555 Input Impedance

[eev_carl]

Hi,

I'm using a pull-up resistor and a switch to trigger a monostable multivibrator circuit made with a 555.  I read that this resistor value ought to be 10% of the input impedance.  I'm using 10k which is working fine.

What is the input impedance of the 555?  I have both the BJT and CMOS versions but didn't see any explicit value given in the datasheet.  Is it just general "high impedance" and not something I should care about?

Thanks,
Carl

[Zero999]

The input impedance is irrelevant.

The NE555 timer has small input bias current from the input transistor in the trigger comparator. According to the internal schematic on Wikipedia, the input has a PNP transistor, so the bias current will be positive, i.e. a current source. The data sheet says it's 2μA worst case. This means if you're using a switch between the trigger and 0V, you'll probably find it work without a pull-up resistor though it's a good idea to have one to improve noise immunity and 10k is a reasonable value.
https://en.wikipedia.org/wiki/555_timer_IC#Internal_schematic
http://www.ti.com/lit/ds/symlink/na555.pdf

The CMOS variants will have an extremely high input impedance and much lower bias current. The 7555 datasheet says 50nA maximum, but it could be as low as 20pA. A pull-up resistor is required for noise immunity.
https://www.renesas.com/eu/en/www/doc/datasheet/icm7555-56.pdf

[T3sl4co1l]

The input impedance is irrelevant.
...
The CMOS variants will have an extremely high input impedance...

Which one is it?

The quirk is this: the input bias current isn't always drawn, it varies with voltage; and it doesn't vary like a resistor, it varies inconsistently.  Usually for something like a 555, I think it should be stepwise, the current turning on/off around the threshold voltage?  So, there are multiple ways you could define an impedance here.

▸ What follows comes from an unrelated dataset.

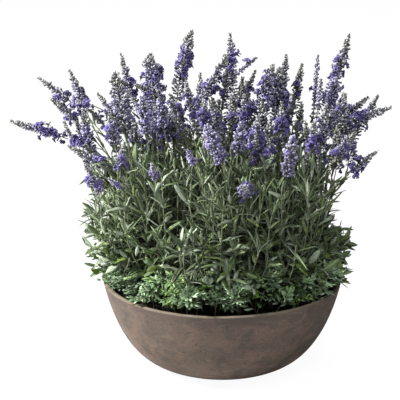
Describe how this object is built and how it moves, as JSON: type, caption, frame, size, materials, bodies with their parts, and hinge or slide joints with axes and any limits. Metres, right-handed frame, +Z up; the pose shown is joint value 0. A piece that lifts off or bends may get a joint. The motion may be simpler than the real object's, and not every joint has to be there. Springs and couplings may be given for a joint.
{
  "type": "potted plant",
  "caption": "Lavender in bloom planted in a low round bowl: violet flower spikes over grey-green leafy bushes, with a ring of small leafy herbs at the rim",
  "frame": {"origin": "centre of the bowl's flat foot, on the surface it rests on", "axes": "+Z up out of the bowl, +X to the right and +Y to the back as the picture shows it"},
  "size_m": [0.628, 0.4393, 0.56],
  "materials": {
    "bowl": "matte",
    "soil": "rough",
    "foliage": "matte",
    "flower": "matte",
    "edging": "matte"
  },
  "bodies": {
    "root": {"bowl": "bowl", "soil": "soil", "lavender_left": "foliage", "lavender_front_left": "foliage", "lavender_back_left": "foliage", "lavender_centre": "foliage", "lavender_back_right": "foliage", "lavender_right": "foliage", "lavender_front_right": "foliage", "lavender_front": "foliage", "spike_left_1": "flower", "spike_left_2": "flower", "spike_left_3": "flower", "spike_left_4": "flower", "spike_left_5": "flower", "spike_front_left_1": "flower", "spike_front_left_2": "flower", "spike_front_left_3": "flower", "spike_front_left_4": "flower", "spike_front_left_5": "flower", "spike_back_left_1": "flower", "spike_back_left_2": "flower", "spike_back_left_3": "flower", "spike_back_left_4": "flower", "spike_back_left_5": "flower", "spike_back_left_6": "flower", "spike_centre_1": "flower", "spike_centre_2": "flower", "spike_centre_3": "flower", "spike_centre_4": "flower", "spike_centre_5": "flower", "spike_centre_6": "flower", "spike_back_right_1": "flower", "spike_back_right_2": "flower", "spike_back_right_3": "flower", "spike_back_right_4": "flower", "spike_back_right_5": "flower", "spike_right_1": "flower", "spike_right_2": "flower", "spike_right_3": "flower", "spike_right_4": "flower", "spike_right_5": "flower", "spike_right_6": "flower", "spike_right_7": "flower", "spike_front_right_1": "flower", "spike_front_right_2": "flower", "spike_front_right_3": "flower", "spike_front_right_4": "flower", "spike_front_right_5": "flower", "spike_front_1": "flower", "spike_front_2": "flower", "spike_front_3": "flower", "spike_front_4": "flower", "spike_front_5": "flower", "edging_herb_1": "edging", "edging_herb_2": "edging", "edging_herb_3": "edging", "edging_herb_4": "edging", "edging_herb_5": "edging", "edging_herb_6": "edging"}
  },
  "joints": []
}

If we just take the average, that's roughly Rin ~= Vcc/Ibb.  This is most reasonable for purposes of designing a pull-up resistor, and so we should make the resistor < 1/10th of this.

For CMOS, the input bias current is dominated by the ESD protection diodes, which are pretty small, and which leak exponentially more at elevated temperature.  The actual leakage at room temperature may be quite small indeed, but they simply don't bother taking the time to measure it -- it's slow to measure nanoamperes -- so they give a maximum which is considerably higher than the typical value.

As it happens, they do rate the 7555 in nA, so they did take the time to test it, and this allows you to use MΩ resistors and long time constants, which is nice.

Tim

[Zero999]

The input impedance is irrelevant.
...
The CMOS variants will have an extremely high input impedance...

Which one is it?

Yes, you're right, the input impedance isn't important, so I shouldn't have gone on to mention it. I did think about an edit, but decided it wasn't worth it.

The quirk is this: the input bias current isn't always drawn, it varies with voltage; and it doesn't vary like a resistor, it varies inconsistently.  Usually for something like a 555, I think it should be stepwise, the current turning on/off around the threshold voltage?  So, there are multiple ways you could define an impedance here.

If we just take the average, that's roughly Rin ~= Vcc/Ibb.  This is most reasonable for purposes of designing a pull-up resistor, and so we should make the resistor < 1/10th of this.

For CMOS, the input bias current is dominated by the ESD protection diodes, which are pretty small, and which leak exponentially more at elevated temperature.  The actual leakage at room temperature may be quite small indeed, but they simply don't bother taking the time to measure it -- it's slow to measure nanoamperes -- so they give a maximum which is considerably higher than the typical value.

As it happens, they do rate the 7555 in nA, so they did take the time to test it, and this allows you to use MΩ resistors and long time constants, which is nice.

Tim

Yes, the CMOS versions' bias currents have a positive temperature coefficient, as leakage is proportional to the temperature, but the bipolar version has a negative temperature coefficient, as the h_FE of the transistors increases with temperature. I wouldn't expect the bias currents to be anywhere near the stated maximum at room temperature, only at extremes of the temperature rating.

[T3sl4co1l]

More just that, there are more general ways to apply the concept of impedance, and it's not that it's completely inapplicable, but that it's still just as useful, as long as the different assumptions (that apply to those generalizations) are understood.

Speaking of, CMOS leakage typically comes from ESD diodes, and because of this, one or the other may dominate, so the current may be positive (into the pin) or negative.  It generally varies in a Is * tanh(V - Vo) sort of way, reaching a maximum value (positive or negative) at each rail.  Because the voltage drop of one diode is zero and so is its current flow, and the input leakage is entirely the other diode.  So, for Vin = Vss, it's the Vdd diode's leakage, and at Vin = Vdd, it's the Vss diode's leakage, and inbetween, the current changes from one to the other with a zero point somewhere in the middle, but not necessarily at a voltage of (Vdd+Vss)/2.

Which is also another reason why CMOS inputs should not be left open circuit: the leakage can be up or down, or somewhere in the middle, biasing it to be extremely sensitive to noise (and drawing a lot of supply current, or making it prone to oscillation).  In short, they're completely undefined, and very sensitive -- a bad idea to leave open.

And for the same reason, TTL inputs...can...be left open circuit (they go default high), because their input bias current is higher, and negative (for Vin < 3.5V or so).  That is, they tend to pull up to logic high.  They're still vulnerable to noise though, and so should be pulled high or low by default (which, I guess if you want to save a few mA here and there, high is the preferred option).

Tim